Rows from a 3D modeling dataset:

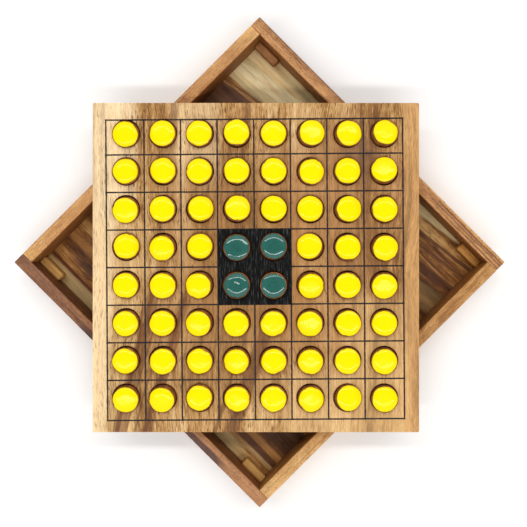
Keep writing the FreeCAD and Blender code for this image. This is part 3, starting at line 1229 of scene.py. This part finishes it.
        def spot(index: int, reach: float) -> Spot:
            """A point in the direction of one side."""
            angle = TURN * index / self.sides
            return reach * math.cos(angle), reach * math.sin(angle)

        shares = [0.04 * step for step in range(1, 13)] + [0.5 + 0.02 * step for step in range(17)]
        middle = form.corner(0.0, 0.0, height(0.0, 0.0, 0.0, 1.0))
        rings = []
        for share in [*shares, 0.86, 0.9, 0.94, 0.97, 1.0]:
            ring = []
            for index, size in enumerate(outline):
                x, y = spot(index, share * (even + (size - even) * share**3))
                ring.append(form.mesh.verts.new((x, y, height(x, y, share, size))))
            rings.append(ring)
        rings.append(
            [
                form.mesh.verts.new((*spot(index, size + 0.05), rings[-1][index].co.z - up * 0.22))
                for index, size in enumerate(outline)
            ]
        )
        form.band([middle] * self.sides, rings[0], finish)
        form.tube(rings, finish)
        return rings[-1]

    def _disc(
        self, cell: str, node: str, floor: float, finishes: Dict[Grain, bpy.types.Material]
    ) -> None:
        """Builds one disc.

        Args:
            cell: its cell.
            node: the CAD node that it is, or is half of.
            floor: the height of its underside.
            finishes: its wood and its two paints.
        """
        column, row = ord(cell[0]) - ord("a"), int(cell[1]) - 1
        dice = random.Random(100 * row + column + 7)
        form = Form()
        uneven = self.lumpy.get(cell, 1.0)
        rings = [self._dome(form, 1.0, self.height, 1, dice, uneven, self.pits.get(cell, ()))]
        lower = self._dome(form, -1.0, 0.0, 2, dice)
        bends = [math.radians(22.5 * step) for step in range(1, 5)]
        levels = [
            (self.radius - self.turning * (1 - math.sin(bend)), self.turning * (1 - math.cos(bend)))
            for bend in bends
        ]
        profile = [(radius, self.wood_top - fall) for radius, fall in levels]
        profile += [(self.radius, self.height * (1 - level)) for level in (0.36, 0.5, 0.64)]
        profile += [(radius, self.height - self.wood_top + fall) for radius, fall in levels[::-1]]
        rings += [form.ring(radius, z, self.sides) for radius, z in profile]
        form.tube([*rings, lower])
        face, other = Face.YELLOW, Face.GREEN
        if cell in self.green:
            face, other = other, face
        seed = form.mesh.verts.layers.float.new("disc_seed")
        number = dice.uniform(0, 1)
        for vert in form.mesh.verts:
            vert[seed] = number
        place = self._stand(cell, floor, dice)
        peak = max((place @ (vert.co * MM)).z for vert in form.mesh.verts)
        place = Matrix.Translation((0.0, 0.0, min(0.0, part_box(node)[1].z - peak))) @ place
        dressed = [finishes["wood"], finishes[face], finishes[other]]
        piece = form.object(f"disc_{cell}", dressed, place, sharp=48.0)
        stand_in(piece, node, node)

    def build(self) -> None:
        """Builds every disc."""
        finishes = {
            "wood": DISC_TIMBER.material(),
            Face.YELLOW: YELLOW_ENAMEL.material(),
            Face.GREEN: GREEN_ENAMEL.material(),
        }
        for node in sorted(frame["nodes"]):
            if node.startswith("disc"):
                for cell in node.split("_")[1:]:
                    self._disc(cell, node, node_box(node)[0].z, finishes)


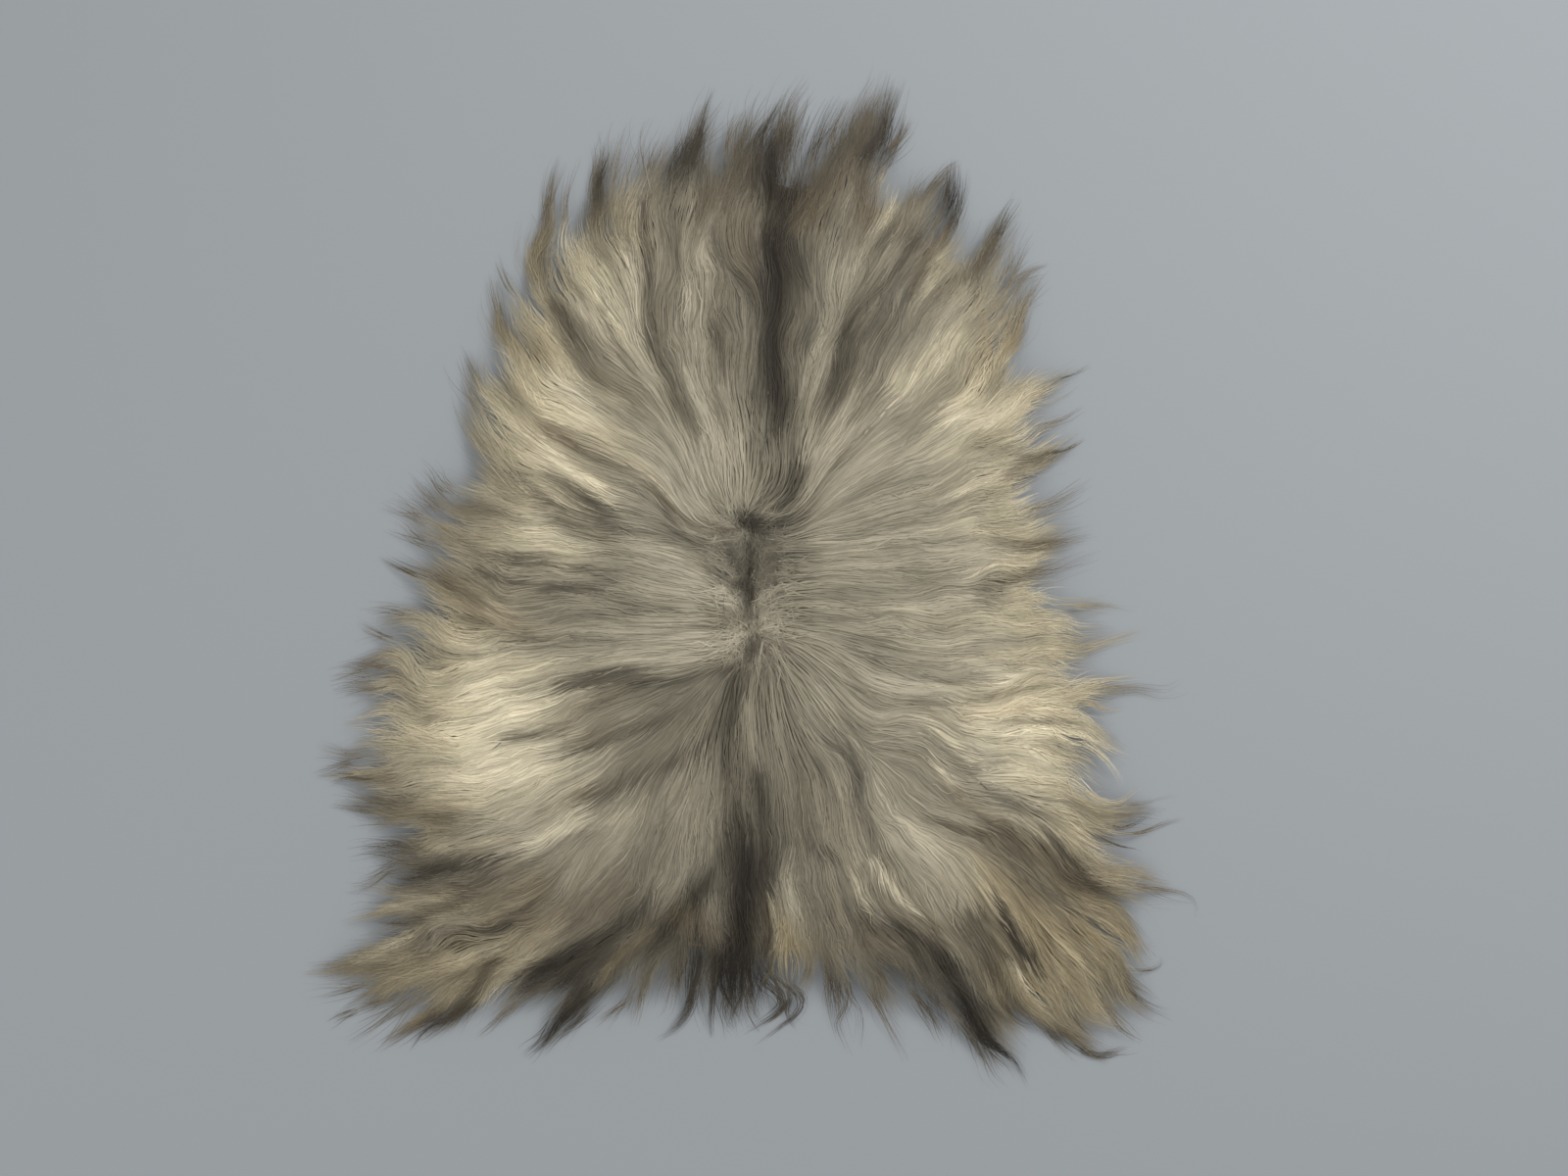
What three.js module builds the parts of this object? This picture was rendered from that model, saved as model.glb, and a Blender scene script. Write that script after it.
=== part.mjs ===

◆ **Required task**: Extract the lines above, from the first one through the one containing "return reach *", and return only those, unchanged.

◆ **Solution to the exercise**:
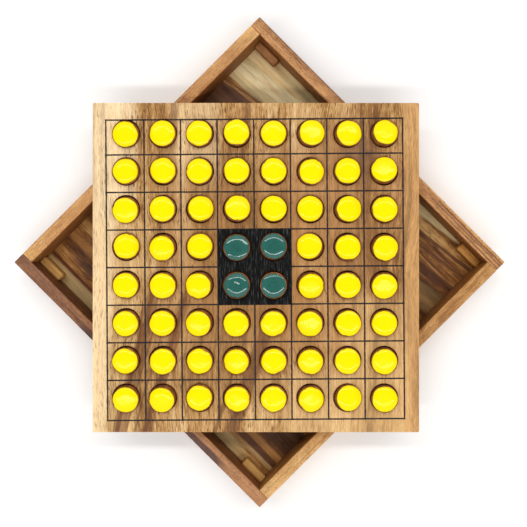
Keep writing the FreeCAD and Blender code for this image. This is part 3, starting at line 1229 of scene.py. This part finishes it.
        def spot(index: int, reach: float) -> Spot:
            """A point in the direction of one side."""
            angle = TURN * index / self.sides
            return reach * math.cos(angle), reach * math.sin(angle)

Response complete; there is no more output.